Importantly, as prices decline it will trigger margin calls which will induce more indiscriminate selling. The forced redemption cycle will cause catastrophic spreads between the current bid and ask pricing for ETF’s. As investors are forced to dump positions to meet margin calls, the lack of buyers will form a vacuum causing rapid price declines which leave investors helpless on the sidelines watching years of capital appreciation vanish in moments.
If you don’t believe…just go look at what happened on September 15th, 2008.
It happened then.
It will happen again.
But I get it. The markets seem to be in an “unstoppable” bull market. This time certainly “seems different” with ongoing Central Bank interventions. Besides, with interest rates so low, “there is no alternative” for investors to put money.
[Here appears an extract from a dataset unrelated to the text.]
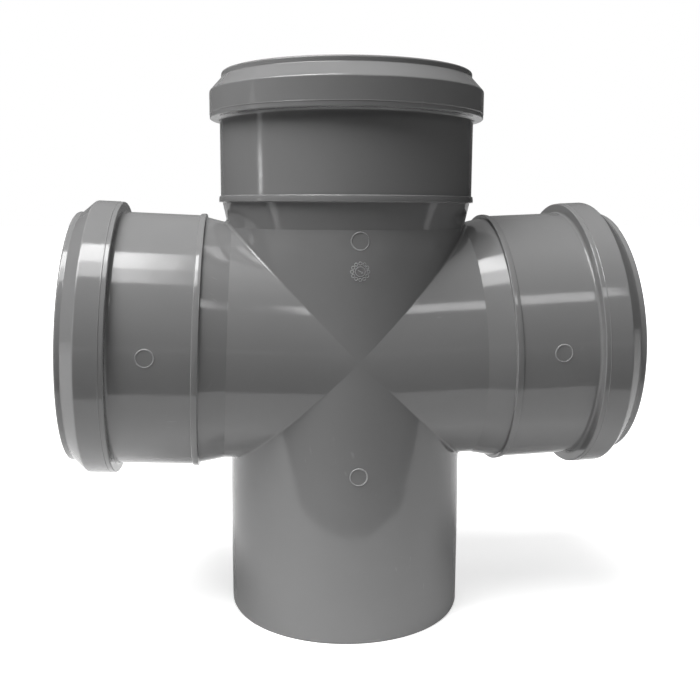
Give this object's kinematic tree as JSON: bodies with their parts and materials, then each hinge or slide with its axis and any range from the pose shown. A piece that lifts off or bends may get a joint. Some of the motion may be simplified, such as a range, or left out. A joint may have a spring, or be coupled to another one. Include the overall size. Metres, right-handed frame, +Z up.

Therefore, why not fire your advisor, buy a low cost index and just ride the market? Because, things like “Robo-advisors” and “ETF herding” are symptomatic of a lengthy bull market advance where the pain of previous losses has finally been erased.
Client’s don’t pay a fee to chase markets. They pay a fee to employ an investment discipline, trading rules, portfolio hedges and management practices that have been proven to reduce the probability a serious and irreparable impairment to their hard earned savings.
Unfortunately, the rules are REALLY hard to follow. If they were easy, then everyone would be wealthy from investing. They aren’t because investing without a discipline and a strategy tends to have horrid consequences.
What’s your plan for the second-half of the full market cycle?
There are two other problems underlying the chase for ETF’s. While investors have been chasing returns in the “can’t lose” market, they have also been piling on leverage in order to increase their return. Negative free cash balances are now at their highest levels in market history.